What is OCR? (Simple Explanation)
OCR = Optical Character Recognition. It's smart software that looks at an image of text (scanned page, photo of a receipt, screenshot) and figures out what letters and words are actually there.
In everyday terms: OCR takes a photo of words and turns it into real, selectable, searchable, copy-pasteable text — just like something you typed in Word.
Why Can't You Search or Copy Text in a Normal Scanned PDF?
A regular scan creates an image-based PDF — basically a bunch of pictures glued together. Your computer sees pixels, not letters. That means:
- No Ctrl+F search — you can't find words
- Can't highlight, copy, or paste text
- Screen readers can't help visually impaired users
How Modern OCR Actually Works (3 Main Steps)
Pre-processing
Cleans the image: removes noise, fixes skew, improves contrast — makes letters sharp and easy to read.
Text Recognition
AI analyzes shapes and compares them to millions of known fonts + handwriting patterns to identify each character.
Post-processing
Uses dictionaries and language rules to fix mistakes (e.g., "0" vs "O") and improve overall accuracy.
Easiest Way: Make Any Scan Searchable with PDFEase OCR
Free, fast, accurate — works great on receipts, contracts, books, handwritten notes.
- 1 Go to the PDFEase OCR Tool
- 2 Upload your scanned PDF or image
- 3 Select language (English, Afrikaans, Zulu, etc. — huge accuracy boost!)

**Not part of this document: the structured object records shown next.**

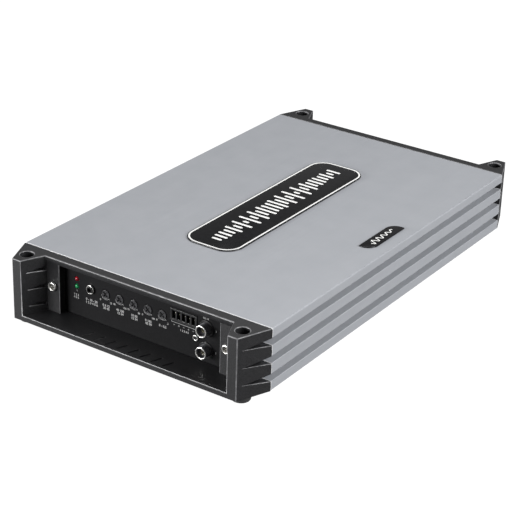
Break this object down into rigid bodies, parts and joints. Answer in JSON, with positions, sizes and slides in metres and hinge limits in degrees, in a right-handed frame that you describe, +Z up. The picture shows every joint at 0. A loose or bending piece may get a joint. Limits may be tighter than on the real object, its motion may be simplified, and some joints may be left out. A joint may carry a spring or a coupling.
{
  "type": "car amplifier",
  "caption": "Car audio power amplifier: finned aluminium case, moulded end caps with screw ears, recessed control panel, terminals and fuses.",
  "frame": {"origin": "centre of the footprint, on the surface that the four feet stand on", "axes": "+Z up out of the case's top; +Y along the case from the control panel towards the power terminals; +X to the right when facing the control panel"},
  "size_m": [0.2, 0.352, 0.049],
  "materials": {
    "anodised_aluminium": "extruded, lightly brushed and clear anodised, satin",
    "black_nylon": "moulded, fine spark texture",
    "panel_paint": "satin black paint with printed legends",
    "badge_lacquer": "black lacquer with a white printed border",
    "zinc_steel": "zinc plated sheet",
    "nickel": "bright nickel plate",
    "dark_nickel": "black nickel plate with a bright rim",
    "rubber": "matt moulded rubber",
    "red_lens": "tinted clear epoxy",
    "green_lens": "tinted clear epoxy",
    "black_polymer": "smooth moulded polyamide",
    "orange_fuse": "tinted clear fuse plastic",
    "board_laminate": "glass-fibre laminate with green solder mask",
    "enamelled_copper": "enamelled winding wire",
    "capacitor_sleeve": "shrink sleeve"
  },
  "bodies": {
    "root": {"heatsink_shell": "anodised_aluminium", "bottom_plate": "zinc_steel", "front_end_cap": "black_nylon", "rear_end_cap": "black_nylon", "front_panel": "panel_paint", "rear_panel": "panel_paint", "name_plate": "badge_lacquer", "series_plate": "badge_lacquer", "power_led": "green_lens", "protect_led": "red_lens", "remote_jack": "black_polymer", "remote_jack_nut": "nickel", "input_socket": "black_polymer", "phono_housing": "black_polymer", "phono_shell_left": "dark_nickel", "phono_shell_right": "dark_nickel", "phono_insert_left": "black_polymer", "phono_insert_right": "black_polymer", "phono_rivet": "nickel", "power_terminal_block": "black_polymer", "speaker_terminal_block": "black_polymer", "fuse_holder": "black_polymer", "main_board": "board_laminate", "control_board": "board_laminate", "power_transformer": "enamelled_copper", "output_inductor": "enamelled_copper", "capacitor_1": "capacitor_sleeve", "capacitor_2": "capacitor_sleeve", "capacitor_3": "capacitor_sleeve", "transistor_clamp_bar": "zinc_steel", "foot_front_left": "rubber", "end_cap_screw_front_left": "nickel", "foot_front_right": "rubber", "end_cap_screw_front_right": "nickel", "foot_rear_left": "rubber", "end_cap_screw_rear_left": "nickel", "foot_rear_right": "rubber", "end_cap_screw_rear_right": "nickel", "bass_boost_pot": "black_polymer", "low_pass_pot": "black_polymer", "subsonic_pot": "black_polymer", "phase_pot": "black_polymer", "level_pot": "black_polymer"},
    "bass_boost_shaft": {"bass_boost_shaft": "black_polymer"},
    "low_pass_shaft": {"low_pass_shaft": "black_polymer"},
    "subsonic_shaft": {"subsonic_shaft": "black_polymer"},
    "phase_shaft": {"phase_shaft": "black_polymer"},
    "level_shaft": {"level_shaft": "black_polymer"},
    "battery_clamp_pad": {"battery_clamp_pad": "nickel"},
    "battery_clamp_screw": {"battery_clamp_screw": "nickel"},
    "ground_clamp_pad": {"ground_clamp_pad": "nickel"},
    "ground_clamp_screw": {"ground_clamp_screw": "nickel"},
    "remote_clamp_pad": {"remote_clamp_pad": "nickel"},
    "remote_clamp_screw": {"remote_clamp_screw": "nickel"},
    "speaker_plus_clamp_pad": {"speaker_plus_clamp_pad": "nickel"},
    "speaker_plus_clamp_screw": {"speaker_plus_clamp_screw": "nickel"},
    "speaker_minus_clamp_pad": {"speaker_minus_clamp_pad": "nickel"},
    "speaker_minus_clamp_screw": {"speaker_minus_clamp_screw": "nickel"},
    "blade_fuse_1": {"blade_fuse_1": "orange_fuse"},
    "blade_fuse_2": {"blade_fuse_2": "orange_fuse"}
  },
  "joints": [
    {"name": "bass_boost_turn", "type": "hinge", "parent": "root", "child": "bass_boost_shaft", "pos_m": [-0.0307, -0.1531, 0.0306], "axis": [0, -1, 0], "range_deg": [-140, 140]},
    {"name": "low_pass_turn", "type": "hinge", "parent": "root", "child": "low_pass_shaft", "pos_m": [-0.01907, -0.1531, 0.0306], "axis": [0, -1, 0], "range_deg": [-140, 140]},
    {"name": "subsonic_turn", "type": "hinge", "parent": "root", "child": "subsonic_shaft", "pos_m": [-0.00744, -0.1531, 0.0306], "axis": [0, -1, 0], "range_deg": [-140, 140]},
    {"name": "phase_turn", "type": "hinge", "parent": "root", "child": "phase_shaft", "pos_m": [0.00419, -0.1531, 0.0306], "axis": [0, -1, 0], "range_deg": [-140, 140]},
    {"name": "level_turn", "type": "hinge", "parent": "root", "child": "level_shaft", "pos_m": [0.01582, -0.1531, 0.0306], "axis": [0, -1, 0], "range_deg": [-140, 140]},
    {"name": "battery_clamp_travel", "type": "slide", "parent": "root", "child": "battery_clamp_pad", "axis": [0, 0, -1], "range_m": [0, 0.006]},
    {"name": "battery_clamp_turn", "type": "hinge", "parent": "battery_clamp_pad", "child": "battery_clamp_screw", "pos_m": [-0.0475, 0.1655, 0.0334], "axis": [0, 0, -1], "range_deg": [0, 2700]},
    {"name": "ground_clamp_travel", "type": "slide", "parent": "root", "child": "ground_clamp_pad", "axis": [0, 0, -1], "range_m": [0, 0.006]},
    {"name": "ground_clamp_turn", "type": "hinge", "parent": "ground_clamp_pad", "child": "ground_clamp_screw", "pos_m": [-0.0355, 0.1655, 0.0334], "axis": [0, 0, -1], "range_deg": [0, 2700]},
    {"name": "remote_clamp_travel", "type": "slide", "parent": "root", "child": "remote_clamp_pad", "axis": [0, 0, -1], "range_m": [0, 0.006]},
    {"name": "remote_clamp_turn", "type": "hinge", "parent": "remote_clamp_pad", "child": "remote_clamp_screw", "pos_m": [-0.0255, 0.1655, 0.0334], "axis": [0, 0, -1], "range_deg": [0, 2700]},
    {"name": "speaker_plus_clamp_travel", "type": "slide", "parent": "root", "child": "speaker_plus_clamp_pad", "axis": [0, 0, -1], "range_m": [0, 0.006]},
    {"name": "speaker_plus_clamp_turn", "type": "hinge", "parent": "speaker_plus_clamp_pad", "child": "speaker_plus_clamp_screw", "pos_m": [0.036, 0.1655, 0.0334], "axis": [0, 0, -1], "range_deg": [0, 2700]},
    {"name": "speaker_minus_clamp_travel", "type": "slide", "parent": "root", "child": "speaker_minus_clamp_pad", "axis": [0, 0, -1], "range_m": [0, 0.006]},
    {"name": "speaker_minus_clamp_turn", "type": "hinge", "parent": "speaker_minus_clamp_pad", "child": "speaker_minus_clamp_screw", "pos_m": [0.046, 0.1655, 0.0334], "axis": [0, 0, -1], "range_deg": [0, 2700]},
    {"name": "fuse_1_pull", "type": "slide", "parent": "root", "child": "blade_fuse_1", "axis": [0, 1, 0], "range_m": [0, 0.008]},
    {"name": "fuse_2_pull", "type": "slide", "parent": "root", "child": "blade_fuse_2", "axis": [0, 1, 0], "range_m": [0, 0.008]}
  ],
  "couplings": [
    {"joint": "battery_clamp_turn", "follows": "battery_clamp_travel", "rad_per_m": 7853.9},
    {"joint": "ground_clamp_turn", "follows": "ground_clamp_travel", "rad_per_m": 7853.9},
    {"joint": "remote_clamp_turn", "follows": "remote_clamp_travel", "rad_per_m": 7853.9},
    {"joint": "speaker_plus_clamp_turn", "follows": "speaker_plus_clamp_travel", "rad_per_m": 7853.9},
    {"joint": "speaker_minus_clamp_turn", "follows": "speaker_minus_clamp_travel", "rad_per_m": 7853.9}
  ]
}
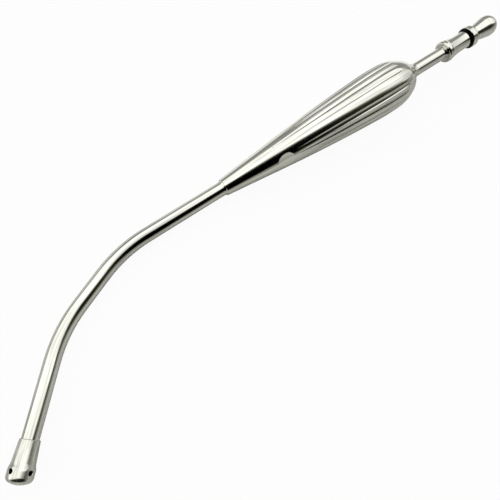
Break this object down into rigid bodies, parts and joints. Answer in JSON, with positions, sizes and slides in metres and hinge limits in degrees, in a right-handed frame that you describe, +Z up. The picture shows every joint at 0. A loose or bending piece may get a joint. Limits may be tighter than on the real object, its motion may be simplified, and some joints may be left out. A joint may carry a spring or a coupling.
{
  "type": "yankauer suction tip",
  "caption": "Rigid metal suction instrument: bent tube with a perforated bulb tip, hollow fluted handle and bulbous hose end.",
  "frame": {"origin": "centre of the bounding box on the floor that the instrument lies on", "axes": "+X runs over the handle's axis from the tip end to the hose end, +Z up from the floor, +Y to the side that the bend is turned away from"},
  "size_m": [0.2838, 0.0656, 0.0223],
  "materials": {
    "tube_steel": "finely brushed and polished",
    "tip_steel": "satin",
    "handle_steel": "polished over fine lengthwise grinding lines",
    "connector_steel": "turned and polished",
    "solder": "polished"
  },
  "bodies": {
    "root": {"suction_tube": "tube_steel", "bulb_tip": "tip_steel", "handle_shell": "handle_steel", "hose_connector": "connector_steel", "front_solder_fillet": "solder", "rear_solder_fillet": "solder"}
  },
  "joints": []
}
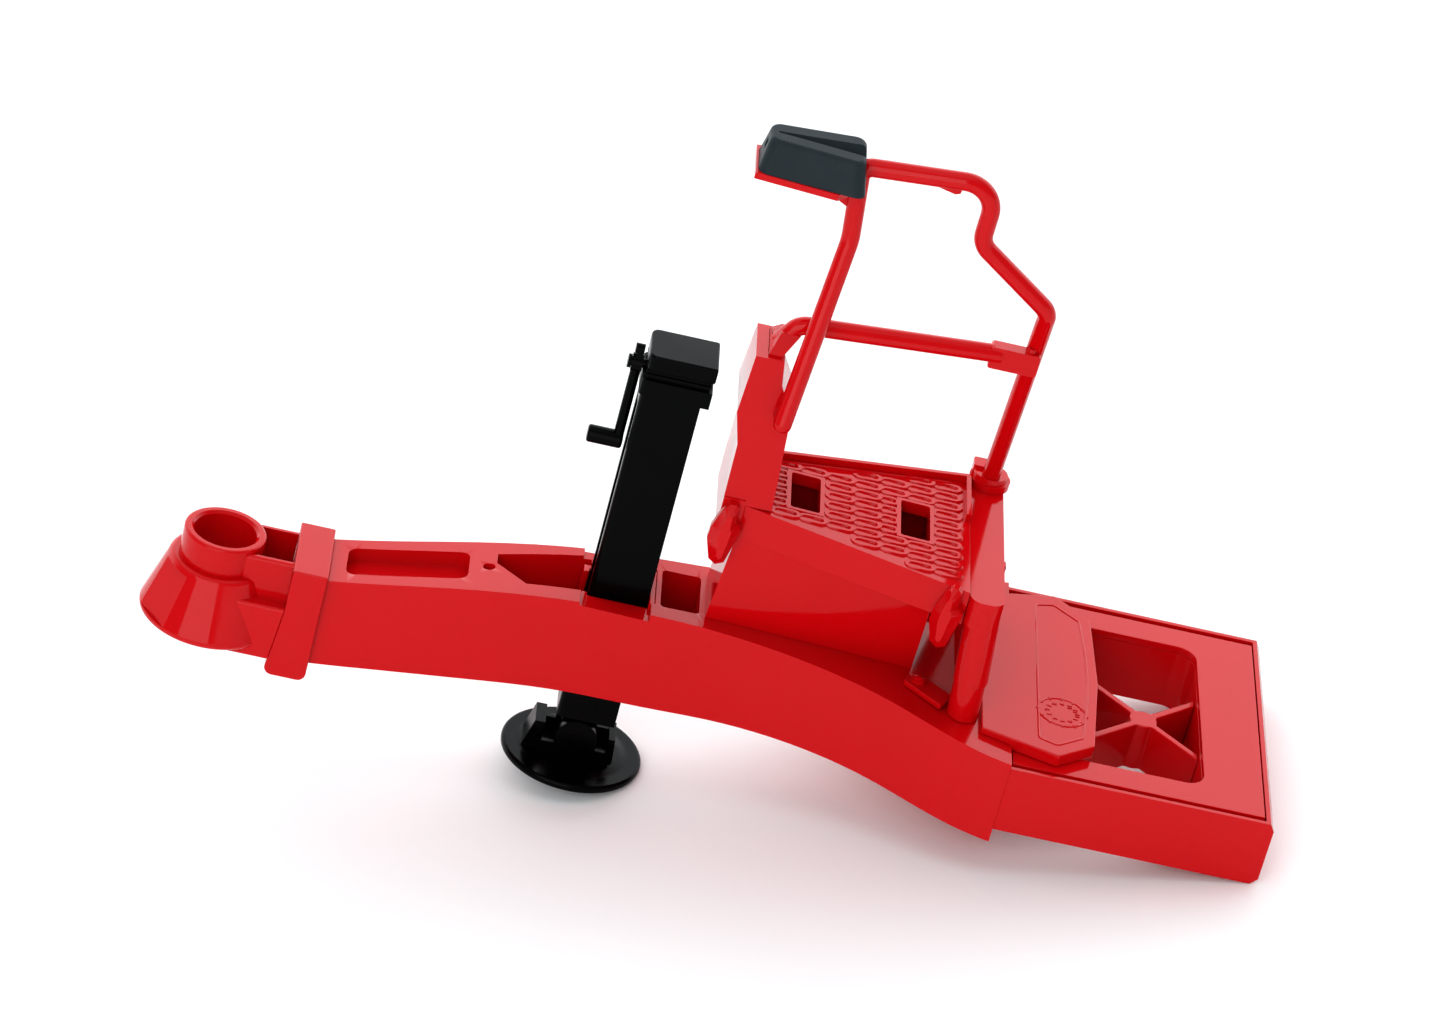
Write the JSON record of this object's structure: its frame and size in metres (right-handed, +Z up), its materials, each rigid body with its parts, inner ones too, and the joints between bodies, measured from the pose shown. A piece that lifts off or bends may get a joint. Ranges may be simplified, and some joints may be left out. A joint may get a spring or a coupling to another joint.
{
  "type": "toy trailer drawbar",
  "caption": "Toy farm trailer drawbar with a hitch eye, a curved beam, a sliding jack with crank and tilting foot, a step deck with handrail, a hose saddle and a windowed rear mounting frame.",
  "frame": {"origin": "middle of the bounding box, on the floor plane the part rests on", "axes": "+X runs from the hitch eye to the rear frame, +Y to the far side, +Z up from the floor. The drawbar's own axes are pitched 11.9 degrees about +Y, nose up, so the part rests on the foot plate and the rear frame."},
  "size_m": [0.2022, 0.0616, 0.13],
  "materials": {
    "red_gloss": "gloss moulded ABS",
    "black_satin": "satin moulded ABS",
    "grey_satin": "satin moulded ABS"
  },
  "bodies": {
    "drawbar": {"hitch_head": "red_gloss", "neck_band": "red_gloss", "beam": "red_gloss", "jack_guide": "red_gloss", "tongue_plate": "red_gloss", "locating_tab": "red_gloss", "rear_frame": "red_gloss", "frame_plate": "red_gloss", "cross_brace": "red_gloss", "step_box": "red_gloss", "deck": "red_gloss", "front_ladder_clip": "red_gloss", "rear_ladder_clip": "red_gloss", "front_panel": "red_gloss", "panel_boss": "red_gloss", "bolster": "red_gloss", "near_post_stub": "red_gloss", "far_post_stub": "red_gloss", "near_base_tab": "red_gloss", "far_base_tab": "red_gloss", "near_base_rivet": "red_gloss", "far_base_rivet": "red_gloss", "rail_collar": "red_gloss", "main_rail": "red_gloss", "mid_rail": "red_gloss", "saddle_plate": "red_gloss", "hose_saddle": "grey_satin"},
    "jack": {"jack_leg": "black_satin", "jack_collar": "black_satin", "jack_cap": "black_satin", "crank_pin": "black_satin", "foot_pin": "black_satin"},
    "crank": {"crank": "black_satin"},
    "foot": {"foot_plate": "black_satin"}
  },
  "joints": [
    {"name": "jack_slide", "type": "slide", "parent": "drawbar", "child": "jack", "axis": [0.2065, 0, 0.9785], "range_m": [-0.026, 0.003]},
    {"name": "crank_spin", "type": "hinge", "parent": "jack", "child": "crank", "pos_m": [-0.01424, 0, 0.0842], "axis": [-0.9785, 0, 0.2065], "continuous": true},
    {"name": "foot_tilt", "type": "hinge", "parent": "jack", "child": "foot", "pos_m": [-0.02277, 0, 0.00842], "axis": [0, 1, 0], "range_deg": [-15, 15]}
  ]
}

- 4 Choose output: Searchable PDF (keeps look) or Editable Word
- 5 Click OCR → download your unlocked, searchable file
Pro Tips for Near-Perfect OCR Results
- Scan at 300 DPI minimum — 200 DPI is okay, but below 150 DPI accuracy drops fast
- Use good lighting & flat surface — shadows and curves confuse the AI
- High contrast = best results (black text on white is ideal)
- Select the correct language — huge difference for Afrikaans, Zulu, English, etc.